As for the Freemasons their history is far from clear. As a secret organisation they profess an enlightened morality but often seem little more than a self serving collection of businessmen looking after their own interests. This organisation started in and remains a powerful force in Scotland where they dominate the police, local government and commerce. But despite their stated charitable outlook you never hear of any public good they actually do and they remain a secret cult dominating the civic scene from behind closed doors and away from public scrutiny or accountability. If they are so good why the secrecy?
I have known masons and I know small businessmen who have been ripped off and bankrupted by the actions of masons. They are an unknown quantity and I certainly would never trust them. And their kabbalistic secret rituals do not inspire me to believe that they have a rational behind them that serves the greater good.
 
I want to respond to the OP:

Ethical Atheists strive for esoteric knowledge and understanding of life and it could be one reason why they reject the popular notion of God! However with a theological system although it could have a narrower view on life, its biggest and most important advantage is can be taught and understood by a wider range of people, thus the positive effect on society is wider and more understood. Also there’s nothing stopping an ethical Atheist from applying there ethics to any current theological system, people with esoteric understanding usually do try apply there knowledge to current theological systems. So I guess the main difference is the inability for an ethical atheist to spread and teach there knowledge to wide range of people. After all an important part of life and living is not just learning but teaching.

On several occasions I have asked posters here to define specifically what they mean when they refer to "God." What exactly is God? The consensus seems to be that God is some sort of connective force or ordered process that makes life happen. That's not enough to qualify as theism IMO. Theists are people who believe that God is a being with a personality who wants something from us. This God has emotions and the ability to exert its will through reward and punishment. It is capricious and can change its mind in a moment. It is not bound by its own laws.

Just realizing the essentially anthropomorphic nature of narrative metaphysics automatically makes one an atheist, IMO, if the strict definition of the term is employed. If God is a concept, you're an atheist. If you think you can pray and God will maybe change the weather, or keep your car from running out of gas, you're a theist.

Chris
 
Yeah but I guess you get your good and bad in any kind of organisation we just seem to be using them to diplay the good things they have done, like your trying to display what good Athiests do and have done. How about political systems that harshly encouraged Atheism, that wern't so sucessful?
 
If God is a concept, you're an atheist. If you think you can pray and God will maybe change the weather, or keep your car from running out of gas, you're a theist.

Chris

And the word concept means in the strictest definition

Something understood, and retained in the mind, from experience, reasoning and/or imagination; a generalization (generic, basic form), or ...
en.wiktionary.org/wiki/concept

Doesn't make an Atheist for calling God a concept IMHO. It could be through peoples conceptions that he revealed himself to them.
 
Last edited:
I want to respond to the OP:



On several occasions I have asked posters here to define specifically what they mean when they refer to "God." What exactly is God? The consensus seems to be that God is some sort of connective force or ordered process that makes life happen. That's not enough to qualify as theism IMO. Theists are people who believe that God is a being with a personality who wants something from us. This God has emotions and the ability to exert its will through reward and punishment. It is capricious and can change its mind in a moment. It is not bound by its own laws.

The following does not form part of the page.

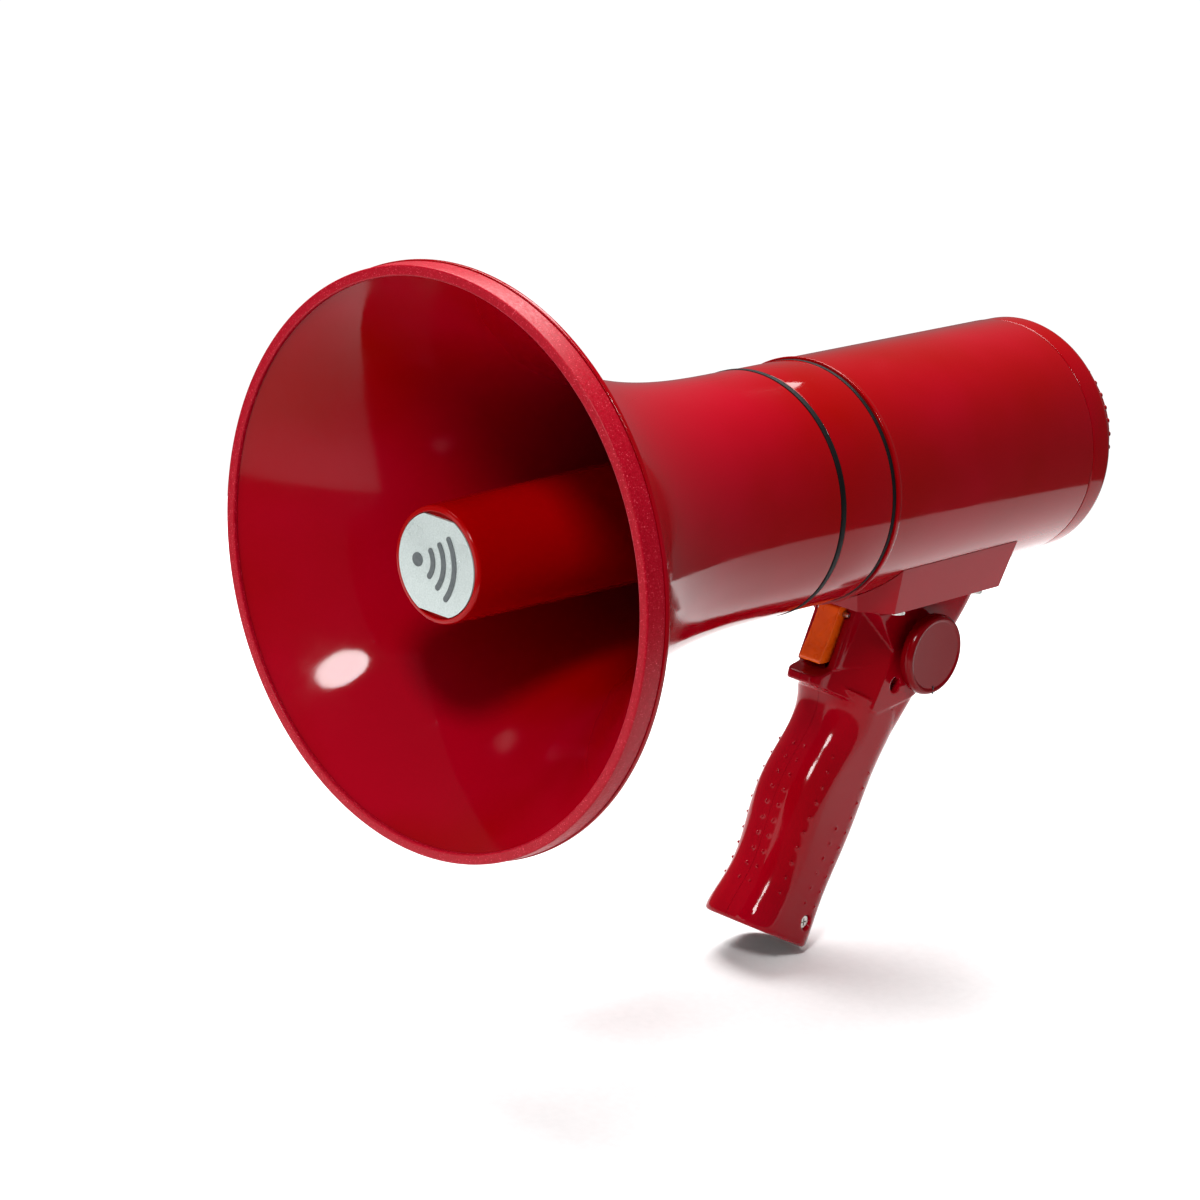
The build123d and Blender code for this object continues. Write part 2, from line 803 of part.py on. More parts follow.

Just realizing the essentially anthropomorphic nature of narrative metaphysics automatically makes one an atheist, IMO, if the strict definition of the term is employed. If God is a concept, you're an atheist. If you think you can pray and God will maybe change the weather, or keep your car from running out of gas, you're a theist.

Chris

That's an interesting point - I've never been able to properly categorise my own beliefs, because I don't subscribe to an anthropomorphic God, but similar I find definitions artificially limited, or uselessly vague.

For example, Theism seems to imply any belief in the concept of God:
Theism - Wikipedia, the free encyclopedia

which means stating oneself to be a Theist is rendered immediately non-explanatory.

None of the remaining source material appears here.